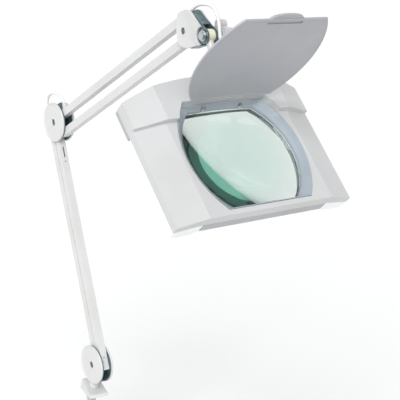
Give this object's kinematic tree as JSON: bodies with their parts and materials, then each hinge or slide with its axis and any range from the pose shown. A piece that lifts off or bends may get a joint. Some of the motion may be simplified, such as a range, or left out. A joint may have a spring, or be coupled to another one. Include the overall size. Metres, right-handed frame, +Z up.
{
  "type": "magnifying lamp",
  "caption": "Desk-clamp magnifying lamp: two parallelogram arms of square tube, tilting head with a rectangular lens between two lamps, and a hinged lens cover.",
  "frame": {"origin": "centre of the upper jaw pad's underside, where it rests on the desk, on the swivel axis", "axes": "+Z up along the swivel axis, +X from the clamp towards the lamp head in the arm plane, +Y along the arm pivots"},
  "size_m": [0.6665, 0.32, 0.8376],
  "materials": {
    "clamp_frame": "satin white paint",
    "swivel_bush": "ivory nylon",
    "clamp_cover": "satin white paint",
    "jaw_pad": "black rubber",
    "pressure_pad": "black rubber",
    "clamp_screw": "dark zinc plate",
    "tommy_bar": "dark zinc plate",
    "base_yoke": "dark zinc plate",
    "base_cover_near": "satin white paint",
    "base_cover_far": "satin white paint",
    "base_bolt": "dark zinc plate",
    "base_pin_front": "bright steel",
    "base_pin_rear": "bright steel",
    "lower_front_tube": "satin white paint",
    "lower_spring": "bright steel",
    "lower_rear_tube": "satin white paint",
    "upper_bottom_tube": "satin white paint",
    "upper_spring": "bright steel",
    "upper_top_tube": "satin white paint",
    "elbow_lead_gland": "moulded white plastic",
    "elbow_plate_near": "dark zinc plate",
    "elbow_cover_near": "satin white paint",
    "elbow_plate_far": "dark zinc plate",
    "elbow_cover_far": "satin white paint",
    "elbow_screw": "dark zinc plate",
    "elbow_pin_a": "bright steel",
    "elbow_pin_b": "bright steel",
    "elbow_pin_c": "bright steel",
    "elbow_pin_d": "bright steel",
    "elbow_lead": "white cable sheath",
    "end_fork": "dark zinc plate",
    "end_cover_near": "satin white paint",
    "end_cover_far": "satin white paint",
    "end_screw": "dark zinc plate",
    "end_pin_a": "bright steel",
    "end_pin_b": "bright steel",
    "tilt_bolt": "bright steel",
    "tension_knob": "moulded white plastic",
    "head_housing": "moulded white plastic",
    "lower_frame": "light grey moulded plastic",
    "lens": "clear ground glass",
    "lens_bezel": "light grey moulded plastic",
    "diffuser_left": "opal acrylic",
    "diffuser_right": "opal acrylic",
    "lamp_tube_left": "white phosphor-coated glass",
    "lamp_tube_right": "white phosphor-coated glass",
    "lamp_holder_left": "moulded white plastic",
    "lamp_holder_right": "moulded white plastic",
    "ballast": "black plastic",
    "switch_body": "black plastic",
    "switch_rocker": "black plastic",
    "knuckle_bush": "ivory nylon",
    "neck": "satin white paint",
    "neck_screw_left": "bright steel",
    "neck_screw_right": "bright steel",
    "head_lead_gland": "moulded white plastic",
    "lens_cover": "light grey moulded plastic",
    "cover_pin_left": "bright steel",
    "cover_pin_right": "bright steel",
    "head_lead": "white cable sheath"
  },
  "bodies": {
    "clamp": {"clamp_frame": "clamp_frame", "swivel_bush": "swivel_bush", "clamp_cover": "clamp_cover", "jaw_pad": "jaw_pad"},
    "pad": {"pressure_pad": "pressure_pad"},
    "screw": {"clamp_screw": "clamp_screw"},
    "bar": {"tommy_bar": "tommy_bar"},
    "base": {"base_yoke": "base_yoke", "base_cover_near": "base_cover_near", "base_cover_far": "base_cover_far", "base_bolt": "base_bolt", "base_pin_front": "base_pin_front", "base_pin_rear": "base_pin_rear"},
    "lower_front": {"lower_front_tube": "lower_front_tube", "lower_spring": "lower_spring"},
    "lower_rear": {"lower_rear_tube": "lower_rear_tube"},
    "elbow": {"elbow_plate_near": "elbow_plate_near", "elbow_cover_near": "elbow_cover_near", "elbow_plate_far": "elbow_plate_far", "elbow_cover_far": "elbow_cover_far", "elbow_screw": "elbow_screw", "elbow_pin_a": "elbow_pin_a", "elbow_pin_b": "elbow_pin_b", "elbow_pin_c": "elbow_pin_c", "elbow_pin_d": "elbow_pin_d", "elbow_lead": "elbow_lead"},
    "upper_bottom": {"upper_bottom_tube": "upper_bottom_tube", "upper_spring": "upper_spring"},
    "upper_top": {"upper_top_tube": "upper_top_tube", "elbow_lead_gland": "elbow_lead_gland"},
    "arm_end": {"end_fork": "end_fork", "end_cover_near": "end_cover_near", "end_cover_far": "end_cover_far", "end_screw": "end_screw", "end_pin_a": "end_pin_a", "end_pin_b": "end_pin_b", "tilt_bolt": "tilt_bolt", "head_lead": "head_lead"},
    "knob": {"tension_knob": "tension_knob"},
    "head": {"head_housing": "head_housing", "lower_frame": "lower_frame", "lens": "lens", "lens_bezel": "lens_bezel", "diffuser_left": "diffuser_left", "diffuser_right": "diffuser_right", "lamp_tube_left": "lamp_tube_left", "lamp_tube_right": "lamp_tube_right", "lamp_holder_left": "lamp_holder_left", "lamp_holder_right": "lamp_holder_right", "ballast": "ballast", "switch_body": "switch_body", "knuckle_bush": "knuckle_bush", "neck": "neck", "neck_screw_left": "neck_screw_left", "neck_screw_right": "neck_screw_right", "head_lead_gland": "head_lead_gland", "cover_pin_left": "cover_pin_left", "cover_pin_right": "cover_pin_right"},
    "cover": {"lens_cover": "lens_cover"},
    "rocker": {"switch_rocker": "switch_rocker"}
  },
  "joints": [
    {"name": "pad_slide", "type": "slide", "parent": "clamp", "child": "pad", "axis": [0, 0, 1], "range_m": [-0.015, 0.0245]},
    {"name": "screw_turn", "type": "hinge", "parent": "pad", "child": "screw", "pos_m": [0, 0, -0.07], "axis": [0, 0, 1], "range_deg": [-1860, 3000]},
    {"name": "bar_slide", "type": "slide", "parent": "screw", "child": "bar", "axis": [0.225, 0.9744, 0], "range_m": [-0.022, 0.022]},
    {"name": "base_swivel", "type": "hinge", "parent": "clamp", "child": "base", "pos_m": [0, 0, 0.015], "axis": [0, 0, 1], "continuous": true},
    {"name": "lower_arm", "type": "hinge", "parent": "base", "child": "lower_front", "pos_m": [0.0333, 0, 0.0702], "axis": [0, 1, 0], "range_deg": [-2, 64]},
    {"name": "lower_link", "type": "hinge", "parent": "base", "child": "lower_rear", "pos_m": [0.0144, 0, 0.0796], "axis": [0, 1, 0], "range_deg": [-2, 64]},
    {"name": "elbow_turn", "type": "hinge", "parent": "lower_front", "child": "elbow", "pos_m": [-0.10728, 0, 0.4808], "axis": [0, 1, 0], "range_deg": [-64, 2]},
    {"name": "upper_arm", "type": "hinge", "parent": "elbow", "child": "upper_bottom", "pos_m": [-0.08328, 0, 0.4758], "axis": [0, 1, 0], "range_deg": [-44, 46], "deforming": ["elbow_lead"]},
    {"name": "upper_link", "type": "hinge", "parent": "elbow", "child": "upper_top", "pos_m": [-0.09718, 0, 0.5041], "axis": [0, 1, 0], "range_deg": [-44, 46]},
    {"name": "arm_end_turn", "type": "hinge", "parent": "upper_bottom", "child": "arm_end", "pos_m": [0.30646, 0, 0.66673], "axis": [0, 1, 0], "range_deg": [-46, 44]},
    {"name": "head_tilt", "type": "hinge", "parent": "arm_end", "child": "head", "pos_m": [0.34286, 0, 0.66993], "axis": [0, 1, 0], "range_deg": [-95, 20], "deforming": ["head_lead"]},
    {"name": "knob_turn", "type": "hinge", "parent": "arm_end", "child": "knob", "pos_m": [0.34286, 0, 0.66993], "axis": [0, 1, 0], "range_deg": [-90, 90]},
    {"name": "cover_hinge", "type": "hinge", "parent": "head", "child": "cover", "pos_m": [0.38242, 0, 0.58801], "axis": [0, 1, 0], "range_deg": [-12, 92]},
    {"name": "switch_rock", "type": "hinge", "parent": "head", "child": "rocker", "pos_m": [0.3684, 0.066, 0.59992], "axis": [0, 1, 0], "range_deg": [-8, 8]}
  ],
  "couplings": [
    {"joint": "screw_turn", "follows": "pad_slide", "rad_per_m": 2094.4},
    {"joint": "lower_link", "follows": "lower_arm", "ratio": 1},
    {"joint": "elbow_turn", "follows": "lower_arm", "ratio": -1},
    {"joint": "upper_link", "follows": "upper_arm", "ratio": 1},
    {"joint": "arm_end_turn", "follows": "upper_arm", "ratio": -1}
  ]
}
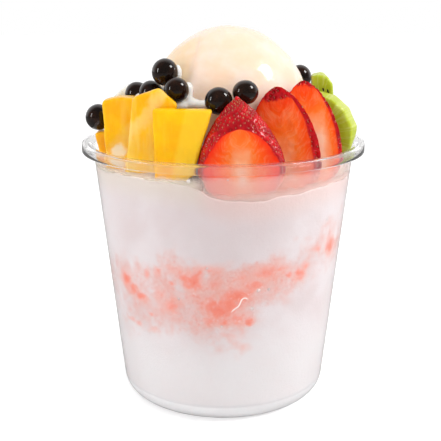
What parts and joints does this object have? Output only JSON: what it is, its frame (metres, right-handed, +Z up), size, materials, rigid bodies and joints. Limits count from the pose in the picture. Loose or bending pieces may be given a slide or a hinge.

**Exercise directions:** Filter out all lines lacking the word "bodies" and copy the rest.

**Result of this task:**
Give this object's kinematic tree as JSON: bodies with their parts and materials, then each hinge or slide with its axis and any range from the pose shown. A piece that lifts off or bends may get a joint. Some of the motion may be simplified, such as a range, or left out. A joint may have a spring, or be coupled to another one. Include the overall size. Metres, right-handed frame, +Z up.
  "bodies": {
What parts and joints does this object have? Output only JSON: what it is, its frame (metres, right-handed, +Z up), size, materials, rigid bodies and joints. Limits count from the pose in the picture. Loose or bending pieces may be given a slide or a hinge.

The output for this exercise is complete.